6. In-line filters. Some emitters have filters, clean these out regularly.
7. Wind has very little effect on most microirrigation but can affect spray stakes and other spray type systems to some degree.
8. Improper selection of pipe diameters. This is the most expensive mistake to remedy. Replacing above-ground pipe is relatively inexpensive but replacing buried pipe is costly. In some cases, minor changes in system design can solve the problem.

Even though properly designed microirrigation systems are much more efficient than large volume overhead irrigation, distribution uniformity is still important.
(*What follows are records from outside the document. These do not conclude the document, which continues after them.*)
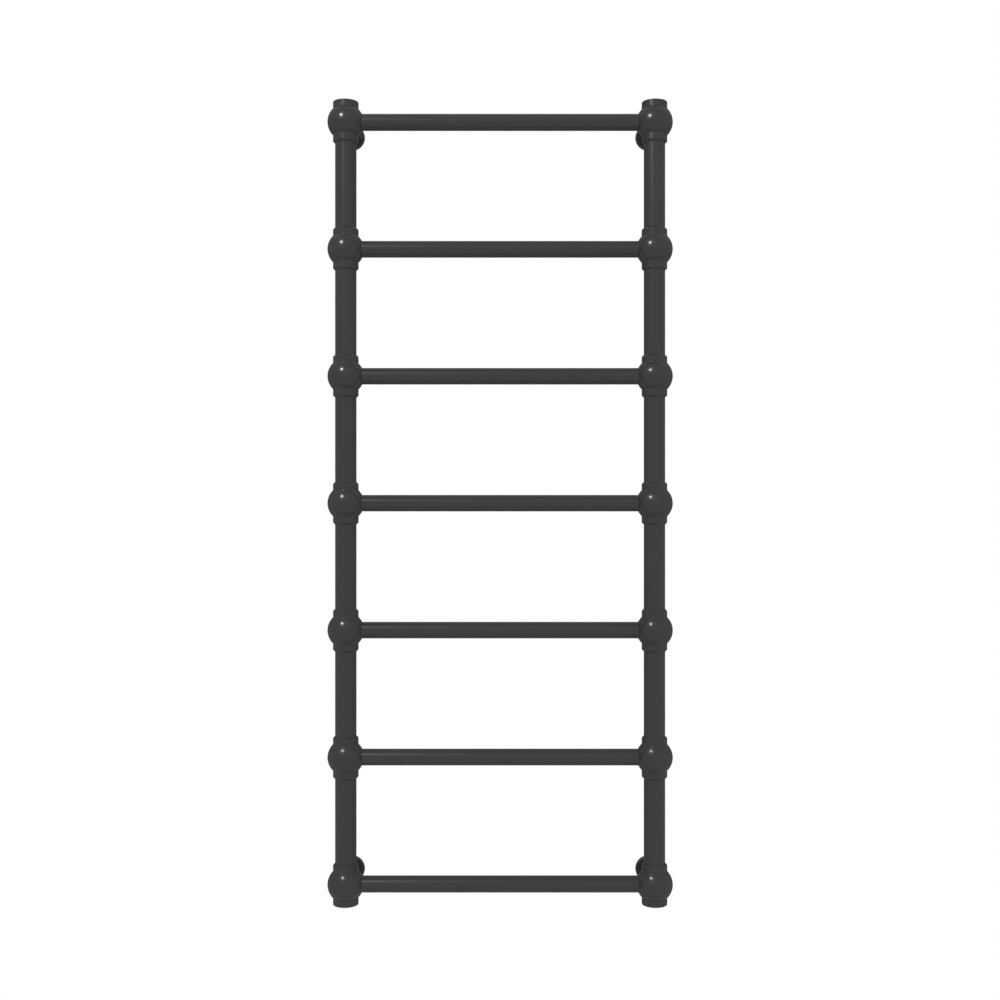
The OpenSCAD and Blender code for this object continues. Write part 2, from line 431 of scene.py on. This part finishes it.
def rubber():
    """Matte black sealing rubber with a slight mould texture."""
    n = Nodes("black_seal_rubber")
    base = n.mix(n.ramp(n.noise(300, 3), 0, 1), srgb(24, 24, 24), srgb(34, 34, 33))
    n.link(base, n.shader.inputs["Base Color"])
    n.link(n.ramp(n.noise(500, 2), 0.62, 0.78), n.shader.inputs["Roughness"])
    n.link(n.bump(n.noise(1800, 2), 0.00001), n.shader.inputs["Normal"])
    return n.material


COAT = powder_coat()
ZINC = metal("bright_zinc", (0.62, 0.62, 0.58, 1), 0.32)
NICKEL = metal("nickel_plate", (0.66, 0.63, 0.56, 1), 0.22)
STEEL = metal("turned_steel", (0.6, 0.6, 0.59, 1), 0.28)
BLACK_STEEL = metal("black_oxide", (0.06, 0.06, 0.062, 1), 0.4)
RUBBER = rubber()


# ---------------------------------------------------------------- balls, tubes and rungs


def collar_end(up):
    """The corners of a collar from its socket's mouth to its foot on the ball, for a profile."""
    lip = COLLAR_R - CHAMFER - MOUTH_LIP
    return [
        (TUBE_R + GAP, up * (COLLAR_REACH - MOUTH_DEPTH), 0.1 * MM),
        (lip, up * (COLLAR_REACH - MOUTH_DEPTH), 0.1 * MM),
        (lip, up * COLLAR_REACH, 0.03 * MM),
        (COLLAR_R - CHAMFER, up * COLLAR_REACH, 0.04 * MM),
        (COLLAR_R, up * (COLLAR_REACH - CHAMFER), 0.35 * MM),
        (COLLAR_R, up * SEAT, 0.7 * MM),
    ]


def socket_wall(up):
    """The corners of a collar's socket, from its mouth inwards to the waterway, after the mouth."""
    return [
        (TUBE_R + GAP, up * SOCKET_FLOOR, 0.3 * MM),
        (WAY_R, up * SOCKET_FLOOR, 0.3 * MM),
    ]


def seat_wall(up):
    """The corners of an end seat, from the ball's rim inwards to the waterway."""
    return [
        (COLLAR_R, up * SEAT, 0.25 * MM),
        (GROOVE_R, up * SEAT, 0.2 * MM),
        (GROOVE_R, up * (SEAT - GROOVE_DEPTH), 0.2 * MM),
        (NOSE_R + GAP, up * (SEAT - GROOVE_DEPTH), 0.1 * MM),
        (NOSE_R + GAP, up * (SEAT - NOSE_DEPTH), 0.1 * MM),
        (WAY_R, up * (SEAT - NOSE_DEPTH), 0.1 * MM),
    ]


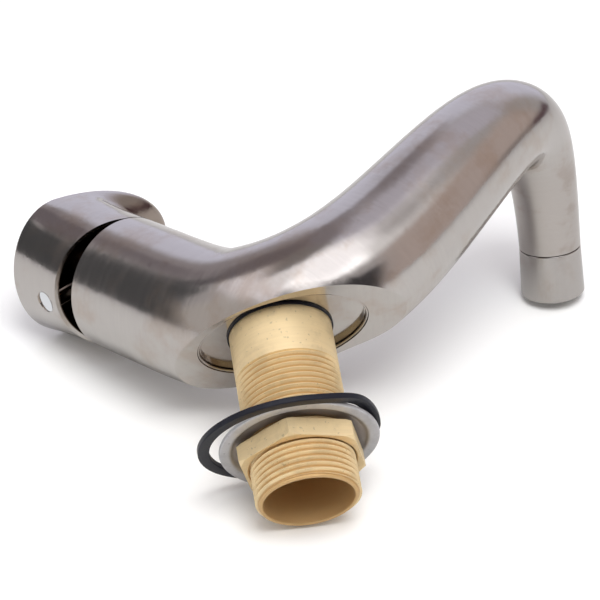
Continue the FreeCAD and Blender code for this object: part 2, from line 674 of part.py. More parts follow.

An irrigation system that does not provide water uniformly will result in over-watering some plants and under-watering others leading to poor plant health. Proper uniformity will also help with water conservation even in efficient microirrigation systems. Distribution uniformity is easy to test and should be done twice a year. Testing distribution uniformity does not replace regular checking to ensure emitters are not clogged and other routine checking.

References
Bralts, V.F. and C.D. Kesner. 1983. Drip irrigation field uniformity estimation. Trans. Of the Amer. Soc. Ag. Eng. 26:1369-1374
Haman, D.Z., A.G. Smajstrla and D.J. Pitts. 1997. Uniformity of sprinkler and microirrigation systems for nurseries. Bulletin 96-10:1-7, Fla. Coop. Ext. Ser., Univ. of Fla., Gainesville, Fla.
Haman, D.Z. and T. H. Yeager. 1998. Field evaluation of container nursery irrigation systems: Measuring uniformity of water application of microirrigation systems. Fact Sheet FS98-1, Fla. Coop. Ext. Ser., Univ. of Fla., Gainesville, Fla.